Introduction of the Prompt Learning Paradigm: Introducing the semantic understanding of VLMs into image SR is a promising direction, where prompt learning provides lightweight and adaptive task capabilities.
Downstream-Task-Oriented Evaluation: Conjointly evaluating SR with detection/segmentation tasks aligns the method closer to practical application requirements.

Limitations & Future Work¶

Contourlet decomposition and its inverse transform add computational overhead, which may limit real-time performance.
Prompt learning relies on the pre-trained CLIP model, which is primarily trained on visible-light images and might lack sufficient semantic understanding of infrared images.
The relatively small scale of infrared SR datasets limits the thoroughness of the evaluation.
Other multi-directional transforms beyond the Contourlet transform (e.g., Shearlet, Curvelet) have not been explored to see if they yield better results.
Prompt learning lacks interpretability, making it difficult to analyze what specific infrared-related knowledge the model has acquired.
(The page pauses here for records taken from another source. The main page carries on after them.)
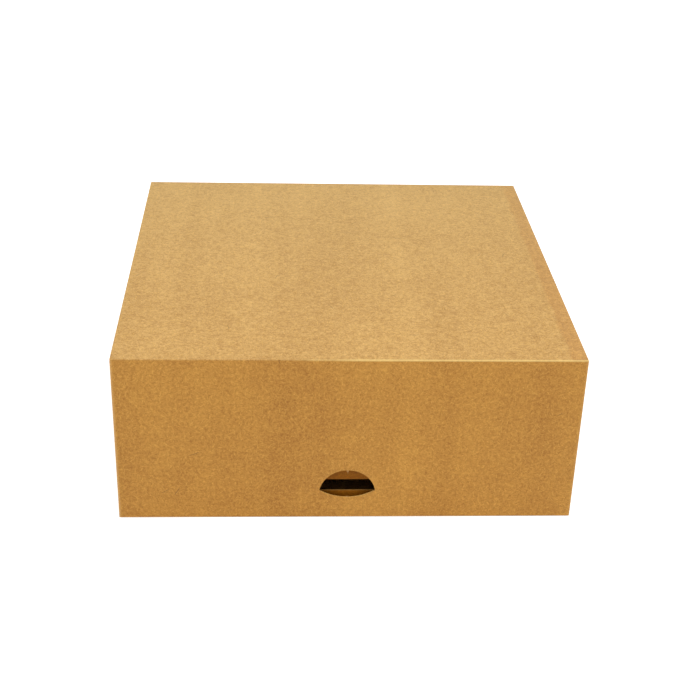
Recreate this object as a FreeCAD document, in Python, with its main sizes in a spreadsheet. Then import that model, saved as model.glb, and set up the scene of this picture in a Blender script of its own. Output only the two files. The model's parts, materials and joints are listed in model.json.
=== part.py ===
# Kraft board tray box: a glued tray, the lid hinged on its back wall, and the front flap
# hinged on the lid. The origin is the middle of the closed box's footprint, on the floor.
# The front flap faces -Y and the lid's hinge is at +Y.
import FreeCAD, Part
import math
import os
import re
import Sketcher

# Driving sizes, in millimetres and degrees
drivingSizes = [
    ("lid_width", 254.0),       # lid and front flap, across the box
    ("tray_depth", 254.0),      # tray, front wall to back wall
    ("box_height", 101.0),      # floor to the closed lid's top
    ("board", 0.8),             # thickness of the board
    ("fold_inside", 0.2),       # inner radius of a fixed fold
    ("side_inset", 0.5),        # side walls stand this far in from the lid's edges
    ("flap_gap", 3.0),          # space between the front wall and the front flap
    ("floor_gap", 0.5),         # front flap's lower edge above the floor
    ("lid_gap", 0.2),           # walls' top edges below the lid
    ("crease_gap", 0.05),       # clearance round the rounded bead of a hinge crease
    ("lid_relief", 47.0),       # bevel of the rear crease, which lets the lid fold right back
    ("flap_relief", 3.0),       # bevel of the front crease
    ("corner_notch", 1.5),      # cut-out above the fold at each bottom corner
    ("tab_length", 38.0),       # glue tabs, from the side wall inwards
    ("tab_taper", 7.0),         # how much a tab narrows at each end
    ("tab_clear", 2.0),         # tab's root away from the folds above and below it
    ("dust_length", 42.0),      # dust flaps, from the side wall inwards
    ("dust_taper", 16.0),       # how much a dust flap narrows at each end
    ("hole_width", 31.2),       # finger hole in the front flap
    ("hole_rise", 13.3),        # its upper arc above its widest line
    ("hole_drop", 4.6),         # its lower arc below that line
    ("hole_level", 18.2),       # that line above the floor
    ("nick_width", 1.0),        # torn bridges left in the hole
    ("upper_nick", 1.6),
    ("lower_nick", 0.5),
    ("slot_width", 38.0),       # slot in the tray's front wall
    ("slot_height", 7.5),
    ("slot_level", 15.7),       # its lower edge above the floor
]

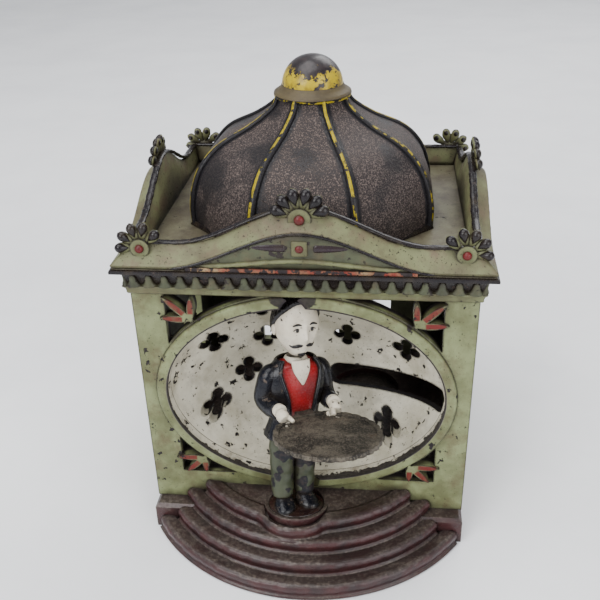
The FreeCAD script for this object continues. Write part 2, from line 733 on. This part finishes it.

Frequency-Domain Super-Resolution: Methods like DFCAN and FDSR explore the application of frequency domains in SR, but they mainly use FFT or wavelet transforms, which lack the direction-decomposition strength of Contourlet.
Prompt Learning in Computer Vision: Works such as CoOp and VPT introduce prompt learning to image classification and segmentation. CoRPLE represents the first systematic application of prompt learning to image SR.
Infrared Image Processing: Infrared image enhancement, denoising, and super-resolution constitute an active research area, complementing visible-infrared fusion frameworks (e.g., TarDAL).

Rating¶

Novelty: ⭐⭐⭐⭐ The combination of Contourlet residuals and prompt learning is a first in infrared SR, offering a unique perspective.
Experimental Thoroughness: ⭐⭐⭐⭐ Covers multiple scale factors and metrics, along with downstream task evaluations.
Writing Quality: ⭐⭐⭐ Clear motivation, though technical details are dense.
Value: ⭐⭐⭐⭐ Clear demand for tailored solutions in infrared SR, presenting high practical value.